God is truly faithful.  I needed this reminder today.  Thank you Father.

The Journey Continues: June 15, 2017

God is so faithful!  Yesterday as our quartet was singing and I was getting close to the time for sharing, I found myself far more in touch with the group’s response to the messages of the songs.  I had not seen this to the extent I did yesterday.  I found myself noticing individuals and connecting with them as the hour was progressing.  When I told our story of my recovery the same battle of trying to talk without breaking down was present.  I had to pause and regroup and then continue.  All this time I remained connected.  It seems so odd trying now to articulate this time in words.  It was no longer hard to tell because of fear of judgement, but hard to tell because it is a story of hurt and shame that I know very well.  The glorious freedom God gives us is the finale replacing what had been the fear of judgement with a genuine passion to share so that others can know this freedom too.

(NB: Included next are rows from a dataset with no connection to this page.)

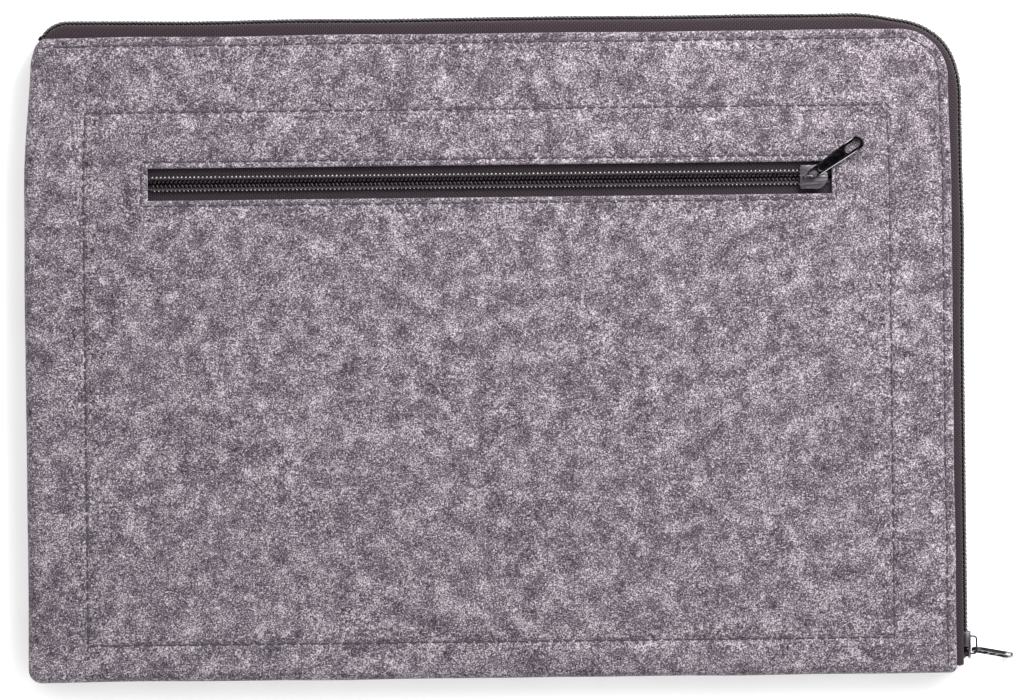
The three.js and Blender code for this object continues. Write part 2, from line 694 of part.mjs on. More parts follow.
/** The pocket slider's tab, lying on the felt and turned up to the right. */
function pocketTab() {
  const tab = piece("pocket_pull_tab", pullTab(POCKET_TAB), COLOURS.metal, 0.3, 0.8);
  tab.rotation.z = THREE.MathUtils.degToRad(POCKET_TAB_TURN_DEG);
  const barX = POCKET_SLIDER_X + POCKET_BAIL.bar;
  tab.position.set(barX, SLOT_CENTRE_Y, POCKET_TAPE_TOP_Z + BAR_HEIGHT);
  return tab;
}

// ---------------------------------------------------------------------------------------------
// Threads
// ---------------------------------------------------------------------------------------------

/** The sewing threads, each in its groove in the felt. */
function threads() {
  const frontHigh = SLEEVE_THICKNESS - THREAD_RECESS;
  const frontLow = frontHigh - THREAD_DEPTH;
  const backHigh = THREAD_RECESS + THREAD_DEPTH;
  const seam = bandShape(zipSeamLine(), THREAD_WIDTH);
  const sideLine = closedEdgeLine(FELT_THICKNESS + THREAD_WIDTH / 2 + GAP);
  const side = bandShape(sideLine, THREAD_WIDTH);
  const solids = {
    front_zip_seam_thread: slab(seam, frontLow, frontHigh),
    back_zip_seam_thread: slab(seam, THREAD_RECESS, backHigh),
    pocket_bag_thread: slab(bagRing(THREAD_WIDTH), frontLow, frontHigh),
    pocket_slot_thread: slab(slotRing(THREAD_WIDTH), frontLow, frontHigh),
    side_seam_thread: slab(side, MID_Z - THREAD_WIDTH / 2, MID_Z + THREAD_WIDTH / 2),
  };
  return Object.entries(solids).map(([name, solid]) => piece(name, solid, COLOURS.thread, 0.8));
}

// ---------------------------------------------------------------------------------------------
// Assembly
// ---------------------------------------------------------------------------------------------

const group = new THREE.Group();
group.add(
  piece("front_panel", frontPanel(), COLOURS.felt, 0.95),
  piece("back_panel", backPanel(), COLOURS.felt, 0.95),
  piece("pocket_bag", pocketBag(), COLOURS.bag, 0.9),
  ...mainChain(),
  mainSlider(),
  mainTab(),
  ...pocketChain(),
  pocketSlider(),
  pocketTab(),
  ...threads(),
);

export default group;
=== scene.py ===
"""A grey felt laptop sleeve with an L-shaped edge zip and a zipped front pocket.

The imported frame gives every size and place. Each class below makes one sub-assembly round it, in
metres and in the frame's own axes: +X across the width, +Y up the height, +Z up through the front.
"""

import json
import logging
import math
from dataclasses import dataclass
from enum import Enum
from typing import Callable, Iterable, Sequence

import bmesh
import bpy
from mathutils import Matrix, Vector, noise


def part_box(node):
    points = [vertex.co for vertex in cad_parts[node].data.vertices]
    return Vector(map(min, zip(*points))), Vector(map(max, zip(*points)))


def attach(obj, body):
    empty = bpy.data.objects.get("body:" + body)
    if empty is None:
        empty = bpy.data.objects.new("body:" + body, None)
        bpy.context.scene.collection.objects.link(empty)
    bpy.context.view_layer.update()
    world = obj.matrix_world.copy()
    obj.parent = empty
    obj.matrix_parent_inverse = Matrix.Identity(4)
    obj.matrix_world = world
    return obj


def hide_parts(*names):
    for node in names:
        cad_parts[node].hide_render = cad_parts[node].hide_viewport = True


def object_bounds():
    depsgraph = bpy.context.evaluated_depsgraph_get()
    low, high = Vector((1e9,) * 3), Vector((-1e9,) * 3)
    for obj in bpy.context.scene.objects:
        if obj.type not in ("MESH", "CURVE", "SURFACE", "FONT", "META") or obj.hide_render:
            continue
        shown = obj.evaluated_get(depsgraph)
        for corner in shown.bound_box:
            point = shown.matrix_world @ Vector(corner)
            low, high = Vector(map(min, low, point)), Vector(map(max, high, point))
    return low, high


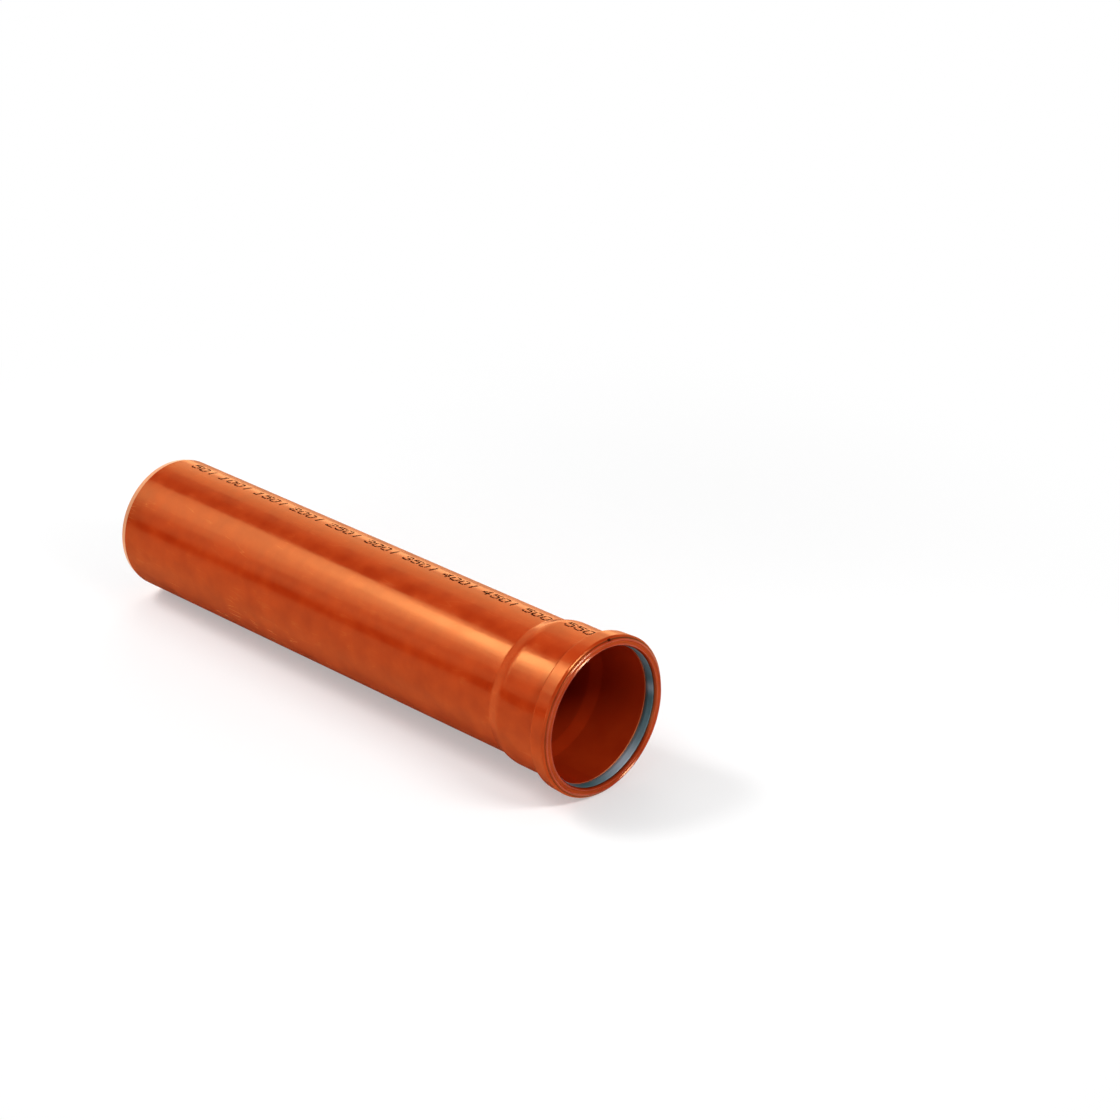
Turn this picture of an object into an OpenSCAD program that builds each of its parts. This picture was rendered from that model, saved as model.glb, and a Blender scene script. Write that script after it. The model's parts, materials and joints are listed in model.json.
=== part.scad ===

Afterwards, there were so many that wanted to talk.  I didn’t have to regroup like I’ve always needed to do before, stepping out of fear into listening and sharing.  I found myself relating without the anxiousness.  I now know what God has been wanting me to find in Him and trusting in Him during these times of doing His Kingdom work.  Yes, when I got home and had a moment to relax, I was exhausted.  I needed a nap!  This was a good thing and not an escape–for the first time.

Today is a new day and there is work to be done.  But, I needed to reflect and thank God before I begin today’s assignments.  To God be all glory!

Living the life of an heir rather than an error.